Exercise aim: All of the data must be printed exactly; please include every line.

Given data:
/---

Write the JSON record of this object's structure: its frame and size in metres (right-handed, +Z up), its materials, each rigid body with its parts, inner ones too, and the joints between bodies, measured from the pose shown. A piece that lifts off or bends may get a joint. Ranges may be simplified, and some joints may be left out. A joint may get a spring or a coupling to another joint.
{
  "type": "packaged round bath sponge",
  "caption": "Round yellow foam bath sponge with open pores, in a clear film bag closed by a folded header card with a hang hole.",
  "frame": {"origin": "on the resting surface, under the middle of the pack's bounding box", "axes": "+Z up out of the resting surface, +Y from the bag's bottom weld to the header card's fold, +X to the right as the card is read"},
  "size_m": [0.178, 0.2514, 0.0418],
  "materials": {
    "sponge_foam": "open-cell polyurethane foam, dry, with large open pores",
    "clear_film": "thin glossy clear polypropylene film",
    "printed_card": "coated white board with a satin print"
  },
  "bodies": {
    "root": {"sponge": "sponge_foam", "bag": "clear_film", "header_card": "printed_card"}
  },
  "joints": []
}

\---

Exercise solution:
Write the JSON record of this object's structure: its frame and size in metres (right-handed, +Z up), its materials, each rigid body with its parts, inner ones too, and the joints between bodies, measured from the pose shown. A piece that lifts off or bends may get a joint. Ranges may be simplified, and some joints may be left out. A joint may get a spring or a coupling to another joint.
{
  "type": "packaged round bath sponge",
  "caption": "Round yellow foam bath sponge with open pores, in a clear film bag closed by a folded header card with a hang hole.",
  "frame": {"origin": "on the resting surface, under the middle of the pack's bounding box", "axes": "+Z up out of the resting surface, +Y from the bag's bottom weld to the header card's fold, +X to the right as the card is read"},
  "size_m": [0.178, 0.2514, 0.0418],
  "materials": {
    "sponge_foam": "open-cell polyurethane foam, dry, with large open pores",
    "clear_film": "thin glossy clear polypropylene film",
    "printed_card": "coated white board with a satin print"
  },
  "bodies": {
    "root": {"sponge": "sponge_foam", "bag": "clear_film", "header_card": "printed_card"}
  },
  "joints": []
}